Can you quote, word for word, every line from the first line of the records below through the line containing "cap_slot_w = 56; // [50:1:80]", and nothing else?
>> Begin Entries supplied
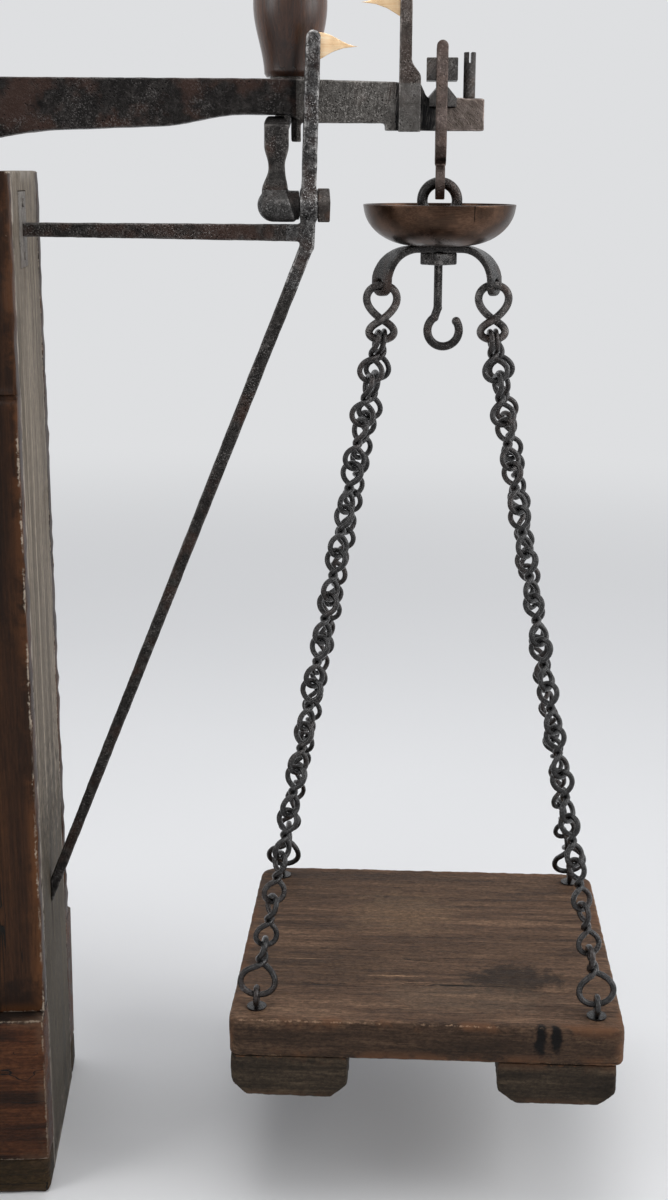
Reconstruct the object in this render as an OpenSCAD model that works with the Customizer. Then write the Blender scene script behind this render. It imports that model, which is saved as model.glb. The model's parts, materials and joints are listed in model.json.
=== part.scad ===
// Platform scale with an unequal-armed beam: goods go on the low platform, weights on the hanging board
// Origin on the floor, straight below the beam's main knife edge
// +X runs along the beam to the hanging board, +Y runs away from the front, +Z is up

/* [Column] */
// Height of the wooden column
column_h = 783.6; // [700:1:850]
// Column length along the beam
column_len = 260; // [230:1:300]
// Column depth from front to back
column_depth = 179; // [170:1:200]
// Distance from the main knife edge to the column's right face
column_reach = 93; // [85:1:100]
// Thickness of the column's boards
board_t = 20; // [16:1:24]
// How far the upper part of the front and back boards is set back
upper_setback = 2.5; // [1:0.5:2.5]
// Height of the groove across the front and back boards
groove_z = 628; // [560:1:680]
// Width of that groove
groove_w = 8; // [6:1:14]
// Height of the opening for the levers in the column's left side
lever_gap_h = 225; // [215:1:300]
// Length of the rod slot in the cap
cap_slot_len = 138; // [132:1:144]
// Width of the rod slot in the cap
cap_slot_w = 56; // [50:1:80]

/* [Base] */
// Length of the platform, front edge to backboard
platform_len = 480; // [420:1:520]
// Width of the platform
platform_w = 380; // [340:1:460]
// Gap between the platform and the column
platform_gap = 10; // [6:1:20]
// Height of the sills on the floor
sill_h = 30; // [24:1:36]
// Width of a sill
sill_w = 48; // [40:1:54]
// Height of the side rails' top
rail_top = 151; // [146:1:153]
// How far the side rails stand proud of the column
rail_proud = 13; // [6:0.5:18]
// Open joint between a side rail and the board above it
rail_joint = 0.4; // [0.1:0.1:4]
// Width of a tie between the sills
tie_w = 50; // [30:1:80]
// Distance between the two ties
tie_gap = 330; // [250:5:420]
// Width of the cross foot at the front end
front_foot_w = 60; // [40:1:90]

/* [Platform] */
// Height of the platform frame's underside
frame_z = 158; // [156:1:170]
// Height of the frame's beams
frame_h = 37; // [34:1:45]
// Width of the frame's beams
frame_beam_w = 30; // [24:1:40]
// Distance of the frame's side beams from the platform's edge
frame_inset = 40; // [20:1:60]
// Thickness of the platform planks
plank_t = 20; // [14:1:26]
// Number of planks
plank_count = 6; // [4:1:8]
// Open joint between two planks
plank_joint = 0.6; // [0.2:0.1:3]
// Height of the backboard over the platform
backboard_h = 90; // [60:1:140]
// Thickness of the backboard
backboard_t = 18; // [14:1:22]
// Thickness of a tongue bar
tongue_t = 8; // [6:1:10]
// Height of a tongue bar
tongue_h = 30; // [28:1:34]
// Distance between the tongue bars
tongue_gap = 52; // [46:1:60]

/* [Lever system] */
// Beam arm on the weight side
weight_arm = 400; // [380:1:420]
// Beam arm of the rod that carries the platform
short_arm = 40; // [38:1:42]
// Beam arm of the rod that carries the lower lever
long_arm = 120; // [116:1:124]
// Height of the knife edges over the column's top
knife_over_column = 64.4; // [62:0.1:70]
// Distance of the lower lever's fulcrum from the platform's front edge
lever_inset = 40; // [34:1:60]
// Height of the lower lever's knife edges
lever_z = 90; // [84:1:94]
// Height of a lower lever arm
lever_h = 28; // [24:1:32]
// Thickness of a lower lever arm
lever_t = 7; // [5:1:9]
// Distance between the lower lever's arms at the fulcrum end, outside
lever_spread = 108; // [90:1:112]
// Distance between the lower lever's arms at the rod, inside
lever_nose_gap = 16; // [14:1:20]
// Place of the tie between the lever's arms, from the lever's end
lever_tie_at = 220; // [200:5:240]
// Length of that tie
lever_tie_len = 56; // [54:1:62]
// Width of that tie
lever_tie_w = 12; // [8:1:20]
// Gap between the lever's arms and the bearings beside them
lever_side_gap = 1.5; // [0.5:0.1:3]
// Distance of the platform's bearings from the middle plane
load_seat_y = 44; // [40:1:46]
// Thickness of the platform's bearings
load_seat_t = 16; // [10:1:18]

/* [Beam] */
// Thickness of the beam's thick part
beam_t = 22; // [20:1:24]
// Thickness of the beam's filed end part
beam_end_t = 12; // [10:1:14]
// Where the filed end part starts, measured from the main knife edge
beam_end_from = 293; // [288:1:297]
// Length of the step between the two parts
beam_step = 10; // [6:1:14]
// Beam length past the pan knife edge
beam_over_pan = 31; // [28:1:40]
// Beam length past the last load knife edge
beam_over_load = 30; // [24:1:40]
// Height of the beam's hump over the knife line
hump_h = 32; // [28:1:40]
// Depth of the beam below the knife line at its middle
beam_mid_depth = 51; // [46:1:54]
// Depth of the beam where its long arm is thickest
beam_arm_depth = 35; // [32:1:38]
// Depth of the beam's neck over the arrest lever
beam_neck_depth = 24; // [23:0.5:26]
// Where the neck starts, measured from the main knife edge
neck_from = 255; // [248:1:258]
// Length of the curve from the long arm's full depth to the neck
neck_curve = 65; // [50:1:80]
// Reach of the deep middle towards the long arm
belly_reach = 130; // [100:1:150]
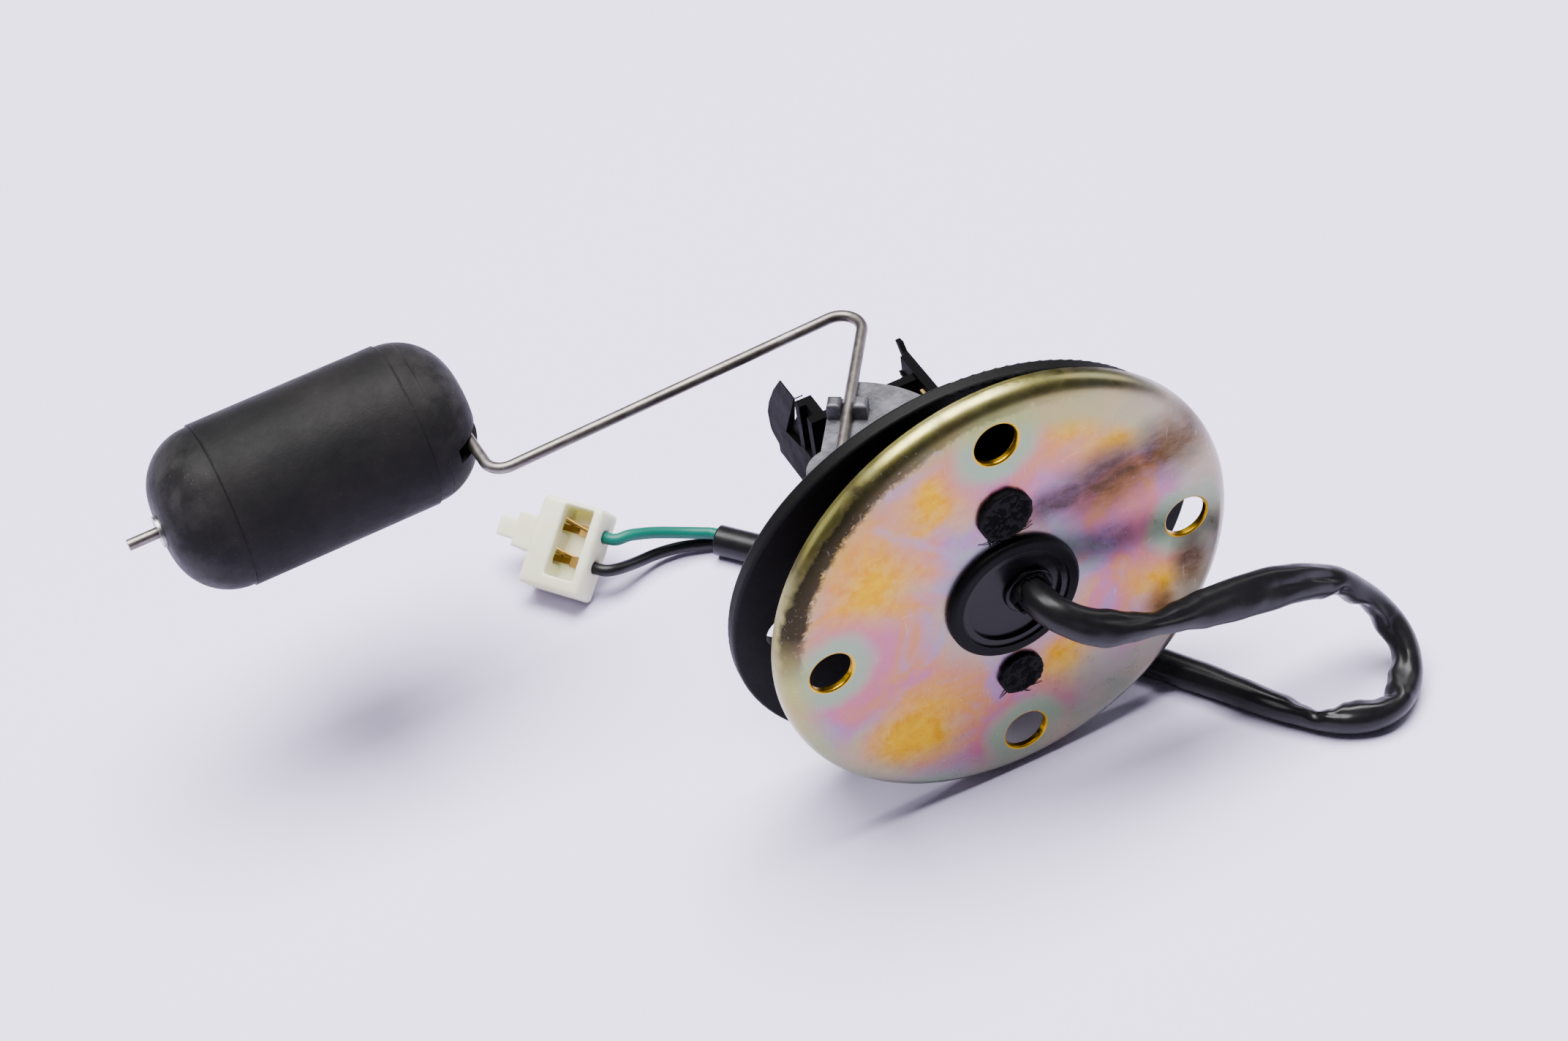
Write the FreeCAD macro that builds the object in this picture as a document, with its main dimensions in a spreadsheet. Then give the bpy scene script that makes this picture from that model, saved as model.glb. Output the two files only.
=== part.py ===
import FreeCAD, Part
import math
import os
import Sketcher

# Fuel level sender for a small tank: a plated round flange with a moulded sensor frame staked to it,
# a die cast rotor that sweeps a wiper over a resistor card, and a bent wire arm with a foam float.
# Frame: origin at the centre of the flange's outer face, +Y into the tank, +X to the right seen from
# outside, +Z along the rotor's hinge. All sizes are in millimetres and degrees.

os.makedirs("parts", exist_ok=True)
doc = FreeCAD.newDocument("fuel_level_sender")
Vector = FreeCAD.Vector
Rotation = FreeCAD.Rotation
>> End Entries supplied
Answer in full:
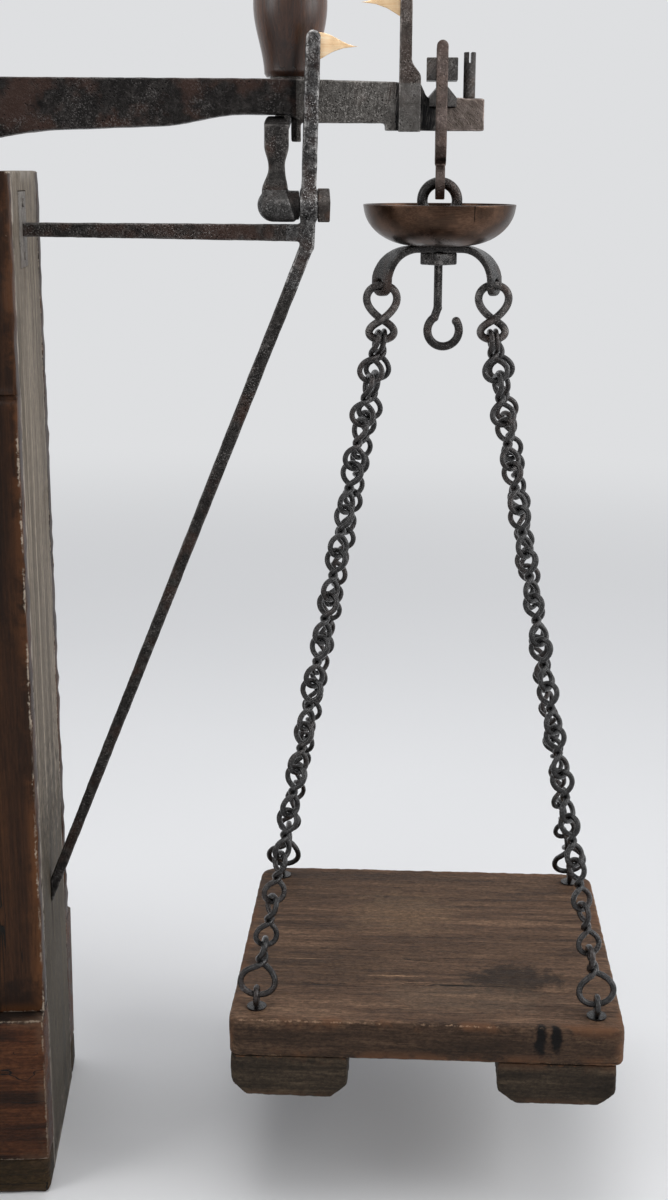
Reconstruct the object in this render as an OpenSCAD model that works with the Customizer. Then write the Blender scene script behind this render. It imports that model, which is saved as model.glb. The model's parts, materials and joints are listed in model.json.
=== part.scad ===
// Platform scale with an unequal-armed beam: goods go on the low platform, weights on the hanging board
// Origin on the floor, straight below the beam's main knife edge
// +X runs along the beam to the hanging board, +Y runs away from the front, +Z is up

/* [Column] */
// Height of the wooden column
column_h = 783.6; // [700:1:850]
// Column length along the beam
column_len = 260; // [230:1:300]
// Column depth from front to back
column_depth = 179; // [170:1:200]
// Distance from the main knife edge to the column's right face
column_reach = 93; // [85:1:100]
// Thickness of the column's boards
board_t = 20; // [16:1:24]
// How far the upper part of the front and back boards is set back
upper_setback = 2.5; // [1:0.5:2.5]
// Height of the groove across the front and back boards
groove_z = 628; // [560:1:680]
// Width of that groove
groove_w = 8; // [6:1:14]
// Height of the opening for the levers in the column's left side
lever_gap_h = 225; // [215:1:300]
// Length of the rod slot in the cap
cap_slot_len = 138; // [132:1:144]
// Width of the rod slot in the cap
cap_slot_w = 56; // [50:1:80]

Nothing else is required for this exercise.